I recently had the pleasure of watching the 2003 Korean action film “Oldboy,” which is so much more than it seems it would be. A beautiful and deliberate combination of music, cinematography, acting and directing made it intriguing and mind-blowing. Though I’m not usually that interested in fight scenes as they usually do not hold my attention, this film used unique camera angles, lighting and fight choreography to keep me interested the entire way through. The plot was twisted enough to be entertaining, but not so complicated that I felt lost. It was commercial enough to reach a wide audience, but had enough of an auteur’s hand to make it art. Chan-wook Park’s film was near perfect, which is why I was surprised that it is being remade.

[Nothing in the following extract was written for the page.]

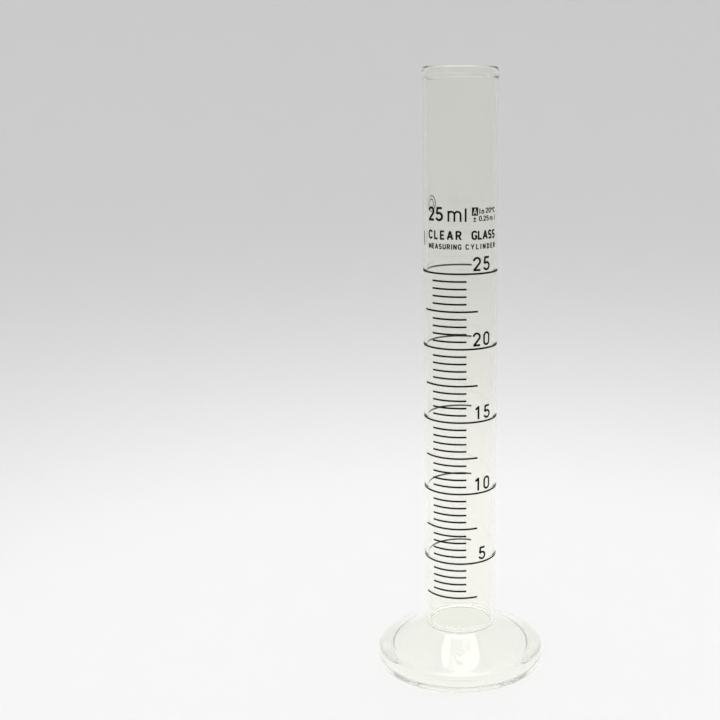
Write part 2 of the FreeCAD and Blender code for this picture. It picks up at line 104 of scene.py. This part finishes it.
# the foot
FOOT_SIDE_HEIGHT = 3.75 * MM
FOOT_EDGE_ROUND = 1.5 * MM
FOOT_BASE_ROUND = 0.8 * MM
FOOT_BEND = math.radians(-9.5)  # the top of the foot hollows by this much between the neck and the rim
RECESS_RADIUS = 17.2 * MM
RECESS_SLOPE = 1.2 * MM
RECESS_DEPTH = 1.0 * MM
RECESS_CROWN = 1.8 * MM

# how finely the glass is divided
COLUMNS = 240
DISH_ROWS = 10
WALL_ROWS = 40
SPOUT_ROWS = 6
LIP_ROWS = 12
BEAD_ROWS = 13
MOUTH_ROWS = 8
HOLLOW_ROWS = 25
RECESS_ROWS = 18
ARC_STEP = math.radians(6)

# the enamel
EMBED = 0.012 * MM
ENAMEL = 0.04 * MM
FINE_EDGE = 0.35 * MM
SAME_PLACE = 1e-7  # points nearer to each other than this many metres are one point

# the materials
GLASS_IOR = 1.473
GLASS_TINT = (0.99, 0.99, 0.955)
SHADOW_TINT = (0.995, 1.0, 0.985)
RIPPLE_SCALE = 60.0
RIPPLE_DEPTH = 0.2 * MM
TUBE_RIPPLE = 0.002
FOOT_RIPPLE = 0.01
DRAWN = (1, 1, 0.15)  # the ripples of drawn glass run along the tube
PRESSED = (1, 1, 1)
UNDERSIDE_ROUGHNESS = 0.3
UNDERSIDE_IOR = 1.12  # lower than that of glass, so that the paper shows evenly through the matt underside
UNDERSIDE_SLOT = 2
UNDERSIDE_MARGIN = 0.1 * MM  # faces up to this far above the crown of the recess belong to the underside
GRAIN_SCALE = 9000.0
ENAMEL_TONES = ((0.35, (0.002, 0.002, 0.0015, 1)), (0.7, (0.007, 0.007, 0.005, 1)))

# the studio
SWEEP_FLAT = 0.15
SWEEP_BEND = 0.40
SWEEP_HEIGHT = 1.2
SWEEP_COLUMNS = 96
AIR_GAP = 0.03 * MM
# the sweep's colour darkens from the floor tone to the wall tone between the two distances below: painted
# shade, where less of the overhead light falls
FLOOR_TONE = 0.86
SHADED_WALL_TONE = 0.57
SHADE_START = 0.13
SHADE_END = 0.42
LIGHT_HEIGHT = 1.15
LIGHT_SIZE = 0.9
LIGHT_POWER = 7.45
WORLD_STRENGTH = 0.4695
LIGHT_BOUNCES = 256
CLEAR_BOUNCES = 64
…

Set to come out in October 2013, the new “Oldboy” is directed by Spike Lee and stars Josh Brolin and Samuel L. Jackson. The movie is already making “Oldboy” fans nervous, especially since the first movie was so well made and created such dedicated fans. To put the film in the hands of someone other than Park and give the characters new faces is something almost unimaginable, but this is the way it goes for most remakes.
The shock of a remake simply increases based on how iconic and loved the original was. For example, when “Willy Wonka’s Chocolate Factory” was remade into “Charlie and the Chocolate Factory,” the latter film got a lot of negative response by people who hadn’t even seen it, but were so attached to the original that they couldn’t bear to see their beloved story in a new light. Remaking a film gives the new filmmakers an opportunity to tell the story the way they see it, and this can mean a lot to a filmmaker. However, they always have to be ready for audience backlash.
The example above was mostly in-house, as both the remake and the original were products of the U.S. industry (both, surprisingly, affiliated with Warner Bros.). “Oldboy” is different in that it is continuing a long tradition of Hollywood taking films from non-Western parts of the world and making them their own. Examples of this include “The Departed” and “The Grudge,” both produced by Roy Lee, who is also producing “Oldboy.”
Lee says that though the twists are what make the movie, there are going to be enough changes to the story that fans of the original will still be surprised. He also says that they will be replicating and enhancing iconic sequences, such as when Oh Dae-su (the Korean protagonist) eats a live squid. One of the most iconic scenes is a fight scene shot in one take. The whole scene takes place in a small corridor in a medium/ long shot and comes across unique, visually impressive and captivating. Lee says that this scene is going to be reshot, but with a slightly different technique that will be different than any fight scene before. Will it?
The only place where I found “Oldboy” fell short was the plot. The character motivations were clear, but the extremes to which they went at their goals did not make sense. However, in the atmosphere of the film, I was able to withhold my apprehensions and accept it. For the remake, I fear that taking away the familiar stylistic images will focus too much on the plot and the action and render this nothing more than another action film. Another promise that is questionable is that Lee states the end will be different and potentially darker. For anyone who has seen “Oldboy,” they know there are very few ways in whièch this film could grow darker, and with the ending so perfect the way it is, it becomes difficult to see the value in changing it.
Overall, the remake might make it, and will probably be successful at least financially. Where the greater part of the general public probably hasn’t seen the original “Oldboy,” they might not even know what it is based on and judge the new film solely on itself. It may even work to the older film’s favor, getting more people interested in where the story came from. At the end of the day, though, Joe Doucette (the name of the new protagonist) does not mean “getting through one day at a time” as Oh Dae-su does, and simply in that we can see how so many important nuances and details will be lost in this remake of a truly spectacular film.